TASK MATERIAL
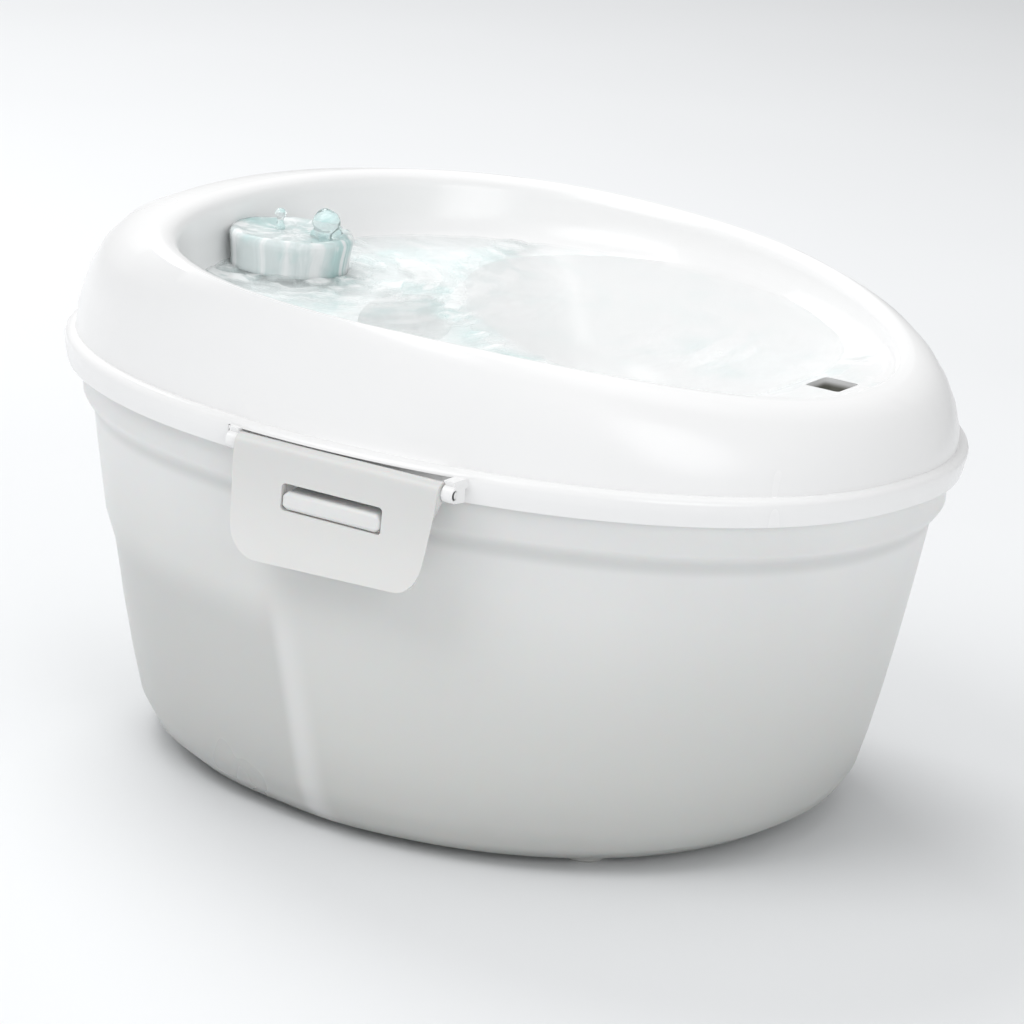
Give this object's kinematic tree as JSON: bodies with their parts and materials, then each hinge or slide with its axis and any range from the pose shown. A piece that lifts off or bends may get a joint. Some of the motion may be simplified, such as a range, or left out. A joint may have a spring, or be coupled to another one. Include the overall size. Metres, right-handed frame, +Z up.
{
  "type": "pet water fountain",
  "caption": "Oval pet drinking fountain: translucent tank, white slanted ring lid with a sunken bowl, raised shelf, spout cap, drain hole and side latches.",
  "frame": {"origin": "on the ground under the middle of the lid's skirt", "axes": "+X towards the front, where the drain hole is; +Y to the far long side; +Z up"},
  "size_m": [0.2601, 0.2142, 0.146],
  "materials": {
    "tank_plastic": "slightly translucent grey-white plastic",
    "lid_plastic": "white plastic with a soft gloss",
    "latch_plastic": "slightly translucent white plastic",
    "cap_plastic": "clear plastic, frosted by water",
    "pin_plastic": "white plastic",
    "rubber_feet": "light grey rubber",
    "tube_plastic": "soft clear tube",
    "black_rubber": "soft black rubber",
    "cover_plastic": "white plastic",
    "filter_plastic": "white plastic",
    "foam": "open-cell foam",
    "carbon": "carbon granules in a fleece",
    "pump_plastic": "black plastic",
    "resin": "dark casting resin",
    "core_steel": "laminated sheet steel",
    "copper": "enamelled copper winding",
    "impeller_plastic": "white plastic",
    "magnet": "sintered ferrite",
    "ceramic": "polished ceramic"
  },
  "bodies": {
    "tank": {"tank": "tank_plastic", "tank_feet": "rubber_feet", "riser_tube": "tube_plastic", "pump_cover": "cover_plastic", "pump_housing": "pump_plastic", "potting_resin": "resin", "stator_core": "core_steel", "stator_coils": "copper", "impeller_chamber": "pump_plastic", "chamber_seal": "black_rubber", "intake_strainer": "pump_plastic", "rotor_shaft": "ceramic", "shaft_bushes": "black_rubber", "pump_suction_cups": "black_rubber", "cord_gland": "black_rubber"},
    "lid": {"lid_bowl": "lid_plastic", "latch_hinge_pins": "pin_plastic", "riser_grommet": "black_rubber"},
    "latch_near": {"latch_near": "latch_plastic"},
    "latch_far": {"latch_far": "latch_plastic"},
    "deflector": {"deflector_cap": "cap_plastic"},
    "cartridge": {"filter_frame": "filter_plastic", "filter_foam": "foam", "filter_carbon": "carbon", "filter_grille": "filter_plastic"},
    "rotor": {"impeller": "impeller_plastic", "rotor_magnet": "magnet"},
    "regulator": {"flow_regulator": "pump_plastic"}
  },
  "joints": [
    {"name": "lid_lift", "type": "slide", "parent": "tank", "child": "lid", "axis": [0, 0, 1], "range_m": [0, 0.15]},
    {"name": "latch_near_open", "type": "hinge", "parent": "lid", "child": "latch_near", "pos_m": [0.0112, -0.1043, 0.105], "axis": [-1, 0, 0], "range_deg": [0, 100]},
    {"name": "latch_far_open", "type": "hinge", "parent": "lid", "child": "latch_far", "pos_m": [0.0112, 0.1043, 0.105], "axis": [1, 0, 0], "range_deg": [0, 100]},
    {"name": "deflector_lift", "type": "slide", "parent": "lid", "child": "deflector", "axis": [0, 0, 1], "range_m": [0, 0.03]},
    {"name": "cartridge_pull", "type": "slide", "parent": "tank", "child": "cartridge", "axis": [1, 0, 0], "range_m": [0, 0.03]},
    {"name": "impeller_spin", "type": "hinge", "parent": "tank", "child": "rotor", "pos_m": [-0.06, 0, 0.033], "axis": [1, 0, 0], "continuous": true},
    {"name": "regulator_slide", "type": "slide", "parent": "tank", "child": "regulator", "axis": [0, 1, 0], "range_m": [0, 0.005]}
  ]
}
---
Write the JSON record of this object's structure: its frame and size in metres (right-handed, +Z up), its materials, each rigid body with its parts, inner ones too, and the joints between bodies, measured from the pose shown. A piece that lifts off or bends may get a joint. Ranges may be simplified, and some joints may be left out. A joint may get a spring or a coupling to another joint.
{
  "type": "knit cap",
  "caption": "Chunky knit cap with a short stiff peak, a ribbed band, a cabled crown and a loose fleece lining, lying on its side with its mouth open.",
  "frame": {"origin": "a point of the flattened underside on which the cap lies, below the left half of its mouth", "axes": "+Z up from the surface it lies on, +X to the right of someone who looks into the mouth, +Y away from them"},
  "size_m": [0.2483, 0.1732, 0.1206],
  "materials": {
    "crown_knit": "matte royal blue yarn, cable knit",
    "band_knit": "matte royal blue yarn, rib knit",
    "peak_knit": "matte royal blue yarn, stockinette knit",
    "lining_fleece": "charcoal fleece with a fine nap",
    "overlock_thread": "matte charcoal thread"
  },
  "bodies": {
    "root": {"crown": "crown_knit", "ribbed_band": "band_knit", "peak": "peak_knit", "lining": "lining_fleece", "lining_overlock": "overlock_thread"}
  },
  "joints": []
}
---
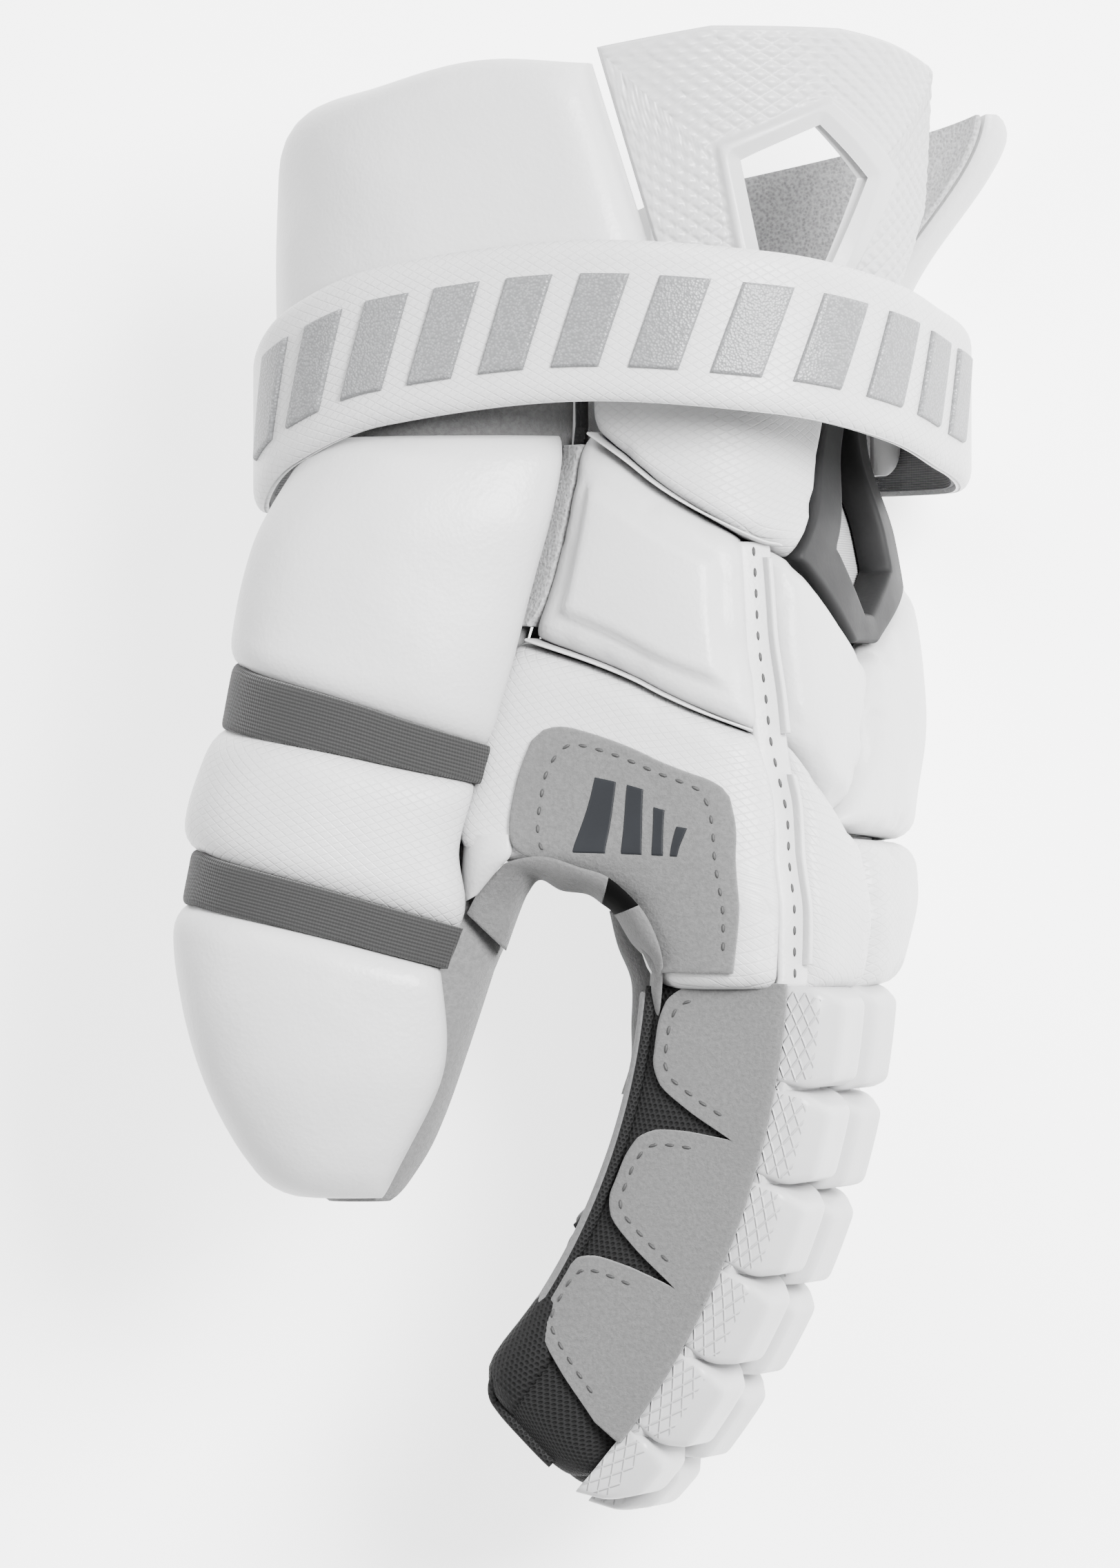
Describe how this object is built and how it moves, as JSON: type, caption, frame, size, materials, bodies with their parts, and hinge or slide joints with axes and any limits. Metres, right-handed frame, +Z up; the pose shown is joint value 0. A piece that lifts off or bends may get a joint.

THE PROBLEM
Pull out each line containing the word "axis" and copy it.

EXERCISE RESPONSE
Give this object's kinematic tree as JSON: bodies with their parts and materials, then each hinge or slide with its axis and any range from the pose shown. A piece that lifts off or bends may get a joint. Some of the motion may be simplified, such as a range, or left out. A joint may have a spring, or be coupled to another one. Include the overall size. Metres, right-handed frame, +Z up.
    {"name": "lid_lift", "type": "slide", "parent": "tank", "child": "lid", "axis": [0, 0, 1], "range_m": [0, 0.15]},
    {"name": "latch_near_open", "type": "hinge", "parent": "lid", "child": "latch_near", "pos_m": [0.0112, -0.1043, 0.105], "axis": [-1, 0, 0], "range_deg": [0, 100]},
    {"name": "latch_far_open", "type": "hinge", "parent": "lid", "child": "latch_far", "pos_m": [0.0112, 0.1043, 0.105], "axis": [1, 0, 0], "range_deg": [0, 100]},
    {"name": "deflector_lift", "type": "slide", "parent": "lid", "child": "deflector", "axis": [0, 0, 1], "range_m": [0, 0.03]},
    {"name": "cartridge_pull", "type": "slide", "parent": "tank", "child": "cartridge", "axis": [1, 0, 0], "range_m": [0, 0.03]},
    {"name": "impeller_spin", "type": "hinge", "parent": "tank", "child": "rotor", "pos_m": [-0.06, 0, 0.033], "axis": [1, 0, 0], "continuous": true},
    {"name": "regulator_slide", "type": "slide", "parent": "tank", "child": "regulator", "axis": [0, 1, 0], "range_m": [0, 0.005]}